Operating income rose 19.9% to $114.242 million, or 68% of the company’s operating income. The increase in volume growth, customer rate increases and freight mix was partially offset by reduced use and efficiency from third-party drayage as a result of rail congestion, a tight third-party drayage market and increased costs to install and integrate tracking technology for trailers and containers. Drayage refers to the trucks that transport intermodal containers and trailers to and from railroads.

Revenue increased 14.2% to $1.070 billion, or 55% of the carrier’s revenue, as a result of load growth and an increase in revenue per load.

Loads increased 6.2% to 495,764, and revenue per load rose 7.6% to $2,159. Transcontinental loads rose 2%, and Eastern network loads increased 12%. At the end of the period, the number of trucks increased 5.3% to 5,445, and the number of containers and trailers rose 5% to 89,493.

Operating income fell 9.4% to $40.562 million, or 24% of total operating income, and the decline was related to winter weather impacts, increased insurance and claims costs, higher driver pay and recruiting costs, increased non-driver salaries and benefits and a rise of $1.9 million in non-cash amortization expenses.

Revenue rose 26% to $494.480 million, or 25% of total revenue, as a result of the company adding customers and customer rate increases. This was offset by lower productivity and loads per week in the Midwest and Northeast areas impacted by winter weather. Also included in the revenue, Final Mile Service revenue rose 75% or by $35 million, from the same period in 2017.

Loads increased 15.4% to 688,350, and revenue per truck per week increased 5.3% to $4,332. At the end of the period, the number of trucks increased 17.5% to 8,911, and the number of trailers rose 15.5% to 26,514.

In the carrier’s brokerage segment, operating income rose 98.6% to $8.876 million, or 5% of total operating income. This rise was a result of increased revenue per load, higher gross profit margin and a greater number of branches more than two years old. But the increase was offset by rising employee costs and technology expenses for the continued rollout of the J.B. Hunt 360 transportation management system.

Gross profit margin increased 10 basis points to 14.4% as a result of growth in spot market volume. At the end of the period, the number employees increased 13.8% to 971, the number of third-party carriers in the segment rose 14.8% to 59,800, and the number of branches increased by two to 44 locations.

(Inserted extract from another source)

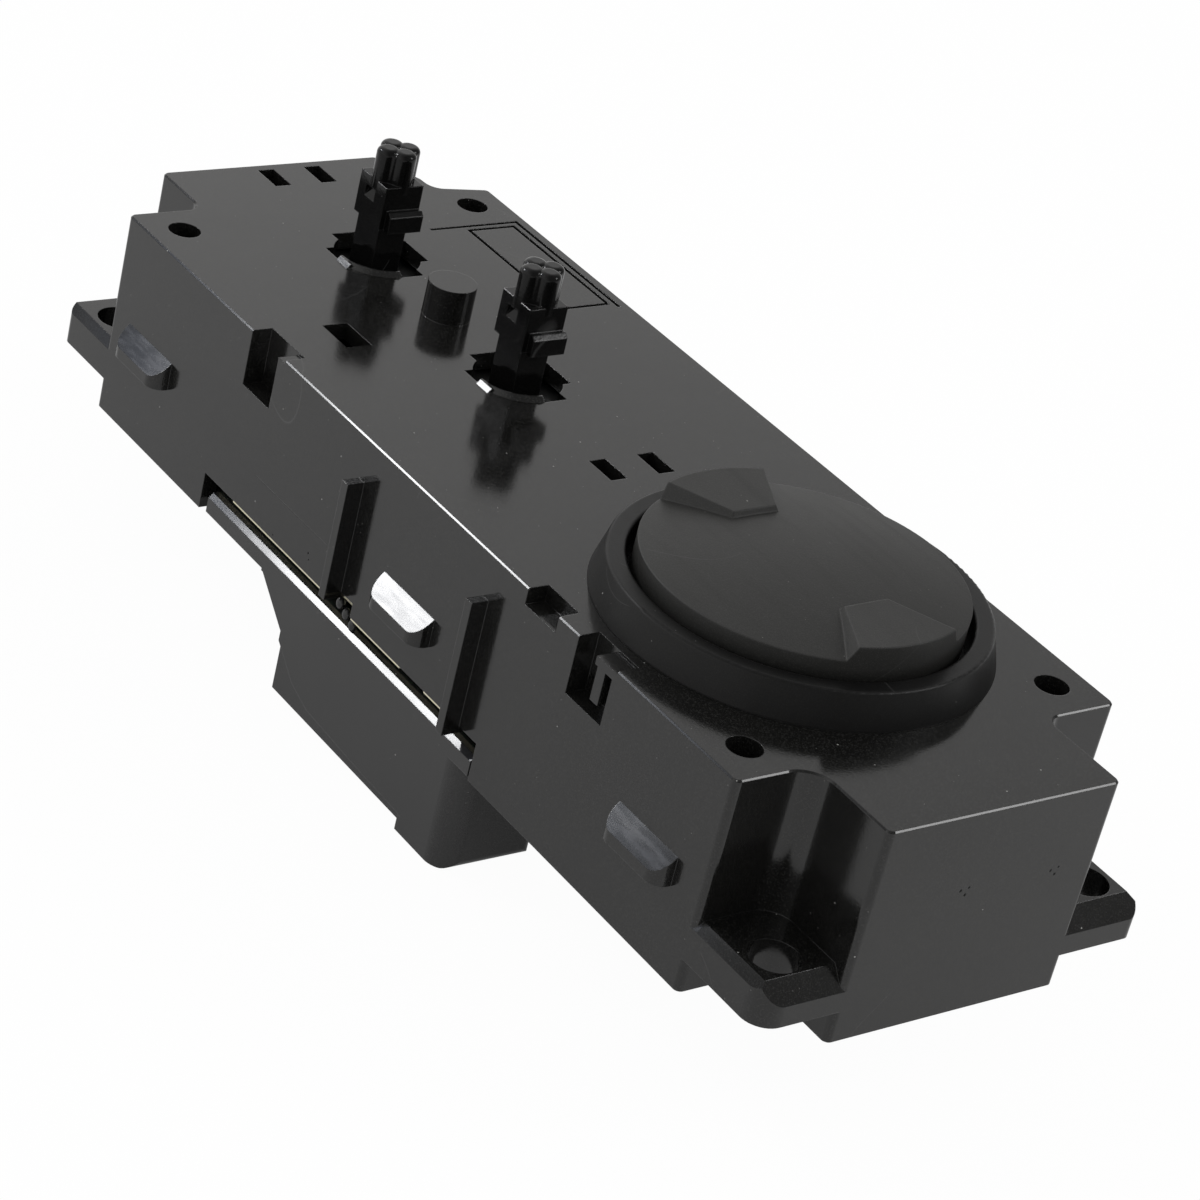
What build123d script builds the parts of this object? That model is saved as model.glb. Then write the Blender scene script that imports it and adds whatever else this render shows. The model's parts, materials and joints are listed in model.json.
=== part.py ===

Revenue increased 41.4% to $296.105 million, or 15% of total revenue. Almost one-third of the revenue, or about $96 million, can be attributed to the marketplace for J.B. Hunt 360. In April 2017, the carrier announced Marketplace, an e-commerce platform and component of J.B. Hunt 360, to better match carriers with shippers by using data and artificial intelligence.

In the first quarter of 2018, loads rose 5.7% to 251,521, revenue per load increased 33.8% to $1,177 as a result of pricing in the spot market. Spot market volume increased 43%, while contract volume fell 7%. Contract business represented 67% of total load volume and 44% of total revenue in the first quarter of 2018, compared to 76% of total loads and 63% of total revenue in the same period in 2017.

Operating income rose 3.8% to $5.130 million, or 3% of total operating income, as revenue per load increased. Revenue fell 1% to $92.718 million, or 5% of total revenue, as a result of fewer trucks in use.

Loads declined 14.8% to 81,499, and revenue per tractor per week increased 10.7% to $3,775. At the end of the period, the number of tractors fell 10.2% to 1,926, and the number of trailers declined 6.4% to 7,036.